Contango Oil & Gas Company announced an exploration discovery at Grand Isle 72 ("Liberty"), located approximately 25 miles offshore Louisiana in 128 feet of water, and operated by Contango Operators, Inc. ("COI"), a wholly-owned subsidiary of the Company.
The Grand Isle 72 #1 well was drilled to a total measured depth of 14,256 feet and the wireline logs of the well indicated the presence of hydrocarbons within four zones with approximately 140 feet of potential net pay. The lower most pay sand tested natural gas at a rate of 5 million cubic feet per day ("MMcf/d") and 14 barrels of condensate per day, based on a four hour test and 3,400 pounds per square inch (psi) of flowing tubing pressure. Production casing has been set, completion operations are underway, and the well is scheduled to commence first production prior to calendar year-end 2006.
The remaining pay sands will be completed as the lower sands are depleted. COI paid a 50% working interest through the completion and testing of the well, and has a 25% working interest thereafter. Contango Offshore Exploration LLC ("COE"), a subsidiary in which the Company owns a 76% interest, generated the prospect and was fully carried in the drilling costs through the completion and testing of the well and will have a 50% working interest thereafter.
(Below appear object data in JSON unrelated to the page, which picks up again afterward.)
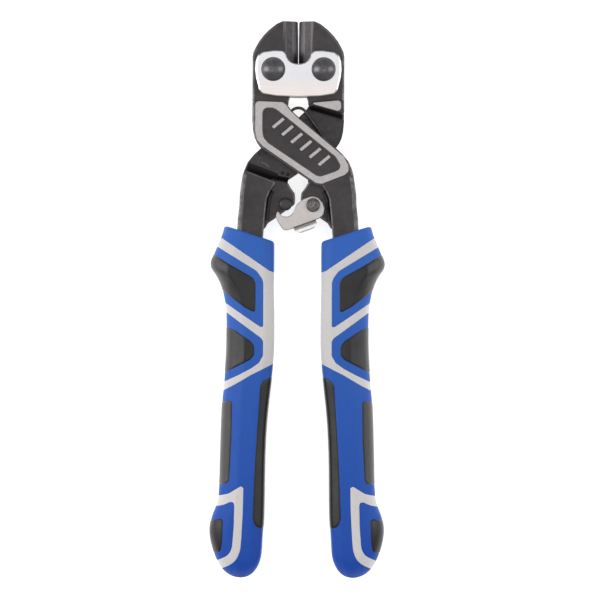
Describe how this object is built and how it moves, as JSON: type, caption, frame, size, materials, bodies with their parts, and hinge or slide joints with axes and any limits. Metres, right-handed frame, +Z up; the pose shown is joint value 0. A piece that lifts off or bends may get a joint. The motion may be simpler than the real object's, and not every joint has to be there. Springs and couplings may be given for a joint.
{
  "type": "bolt cutters",
  "caption": "Compact bolt cutters with crossing forged levers, chromed link plates, a hook latch and blue and grey co-moulded grips, stored closed.",
  "frame": {"origin": "middle of the closed tool in X and Y, on the surface that it lies on", "axes": "+X right, +Y from the grips towards the jaws, +Z up off the surface, which is the side facing the viewer"},
  "size_m": [0.0644, 0.2057, 0.02],
  "materials": {
    "lever_steel": "dark phosphate or satin coat over forged steel, with the border of the crossing ground bright",
    "plate_chrome": "satin chrome plate",
    "rivet_steel": "dark satin steel",
    "spring_steel": "plain spring strip",
    "latch_zinc": "matt zinc plate on pressed steel",
    "grip_grey": "satin hard plastic",
    "grip_blue": "satin soft-feel plastic",
    "grip_black": "matt soft rubber"
  },
  "bodies": {
    "head": {"front_link_plate": "plate_chrome", "rear_link_plate": "plate_chrome", "left_pivot_rivet": "rivet_steel", "right_pivot_rivet": "rivet_steel", "return_spring": "spring_steel"},
    "right_handle": {"front_lever": "lever_steel", "latch_rivet": "rivet_steel", "right_grip_core": "grip_grey", "right_grip_sleeve": "grip_blue", "right_upper_pad": "grip_black", "right_middle_pad": "grip_black", "right_inner_strip": "grip_black", "right_outer_strip": "grip_black", "right_end_pad": "grip_black"},
    "left_handle": {"rear_lever": "lever_steel", "catch_stud": "lever_steel", "left_grip_core": "grip_grey", "left_grip_sleeve": "grip_blue", "left_upper_pad": "grip_black", "left_middle_pad": "grip_black", "left_inner_strip": "grip_black", "left_outer_strip": "grip_black", "left_end_pad": "grip_black"},
    "latch": {"latch": "latch_zinc"}
  },
  "joints": [
    {"name": "right_handle_hinge", "type": "hinge", "parent": "head", "child": "right_handle", "pos_m": [-0.0093, 0.085, 0.01], "axis": [0, 0, 1], "range_deg": [0, 13], "deforming": ["return_spring"]},
    {"name": "left_handle_hinge", "type": "hinge", "parent": "head", "child": "left_handle", "pos_m": [0.0093, 0.085, 0.01], "axis": [0, 0, 1], "range_deg": [-13, 0]},
    {"name": "latch_hinge", "type": "hinge", "parent": "right_handle", "child": "latch", "pos_m": [0.0056, 0.0349, 0.0137], "axis": [0, 0, 1], "range_deg": [-12, 35]}
  ],
  "couplings": [
    {"joint": "left_handle_hinge", "follows": "right_handle_hinge", "ratio": -1}
  ]
}
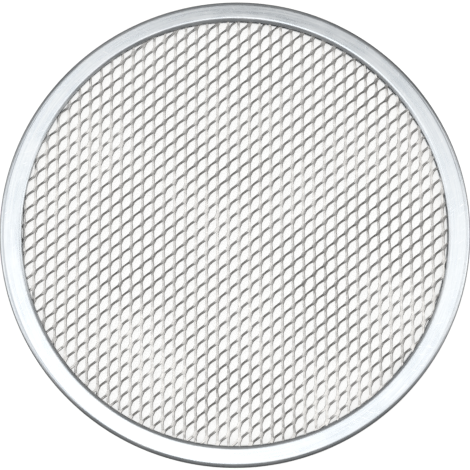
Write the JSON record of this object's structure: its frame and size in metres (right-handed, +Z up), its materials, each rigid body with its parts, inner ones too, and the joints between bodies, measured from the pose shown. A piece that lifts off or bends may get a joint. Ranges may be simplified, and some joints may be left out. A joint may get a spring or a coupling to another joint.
{
  "type": "pizza screen",
  "caption": "Flat round baking screen of raised expanded aluminium mesh with its edge gripped in a folded flat rim, for baking flat dough with air from below",
  "frame": {"origin": "centre of the screen, on the plane that the rim's underside rests on", "axes": "+Z up through the screen's centre; X and Y in the plane of the mesh, whose long way lies 65 degrees from +X towards +Y"},
  "size_m": [0.254, 0.254, 0.0047],
  "materials": {
    "rim_aluminium": "rolled strip, satin with fine lines",
    "mesh_aluminium": "mill finish, cut and stretched sheet"
  },
  "bodies": {
    "root": {"rim": "rim_aluminium", "mesh": "mesh_aluminium"}
  },
  "joints": []
}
The net revenue interests to COI and COE following well completion and testing are estimated to be 20% and 40%, respectively. The net revenue interest to Contango, as a whole, will be approximately 50%. Our two third party partners each paid a 25% working interest through the completion and testing of the well, and each have a 12.5% working interest thereafter.
Kenneth R. Peak, Contango’s Chairman and Chief Executive Officer, said, "We are pleased to have successfully logged an offshore discovery on our Grand Isle 72 block. The discovery is the first for our new operating subsidiary, COI. In other offshore activities, our farm-out prospect, Main Pass 221, is currently being drilled, and we expect to begin drilling our Eugene Island 10 prospect in late March 2006. We expect to begin drilling our High Island A-279 and West Delta 43 prospects before calendar year-end.
In our Arkansas Fayetteville Shale Play, we have secured a drilling rig, prepared three drill sites, and expect to drill our first well, the Alta-Beck #1-32H, in April 2006. The Arkansas Oil & Gas Commission has now approved seven 640-acre drilling units, which we estimate will allow our partnership to drill and operate up to 63 horizontal wells.
After we drill our first well, we expect to drill one additional well per month through the remaining calendar year 2006. In addition, we have been integrated into 15 wells that are being operated by a third party oil and gas exploration company, four of which are producing. The remaining 11 horizontal wells are either being drilled or are expected to be drilled over the next three months." Contango is a Houston-based, independent natural gas and oil company.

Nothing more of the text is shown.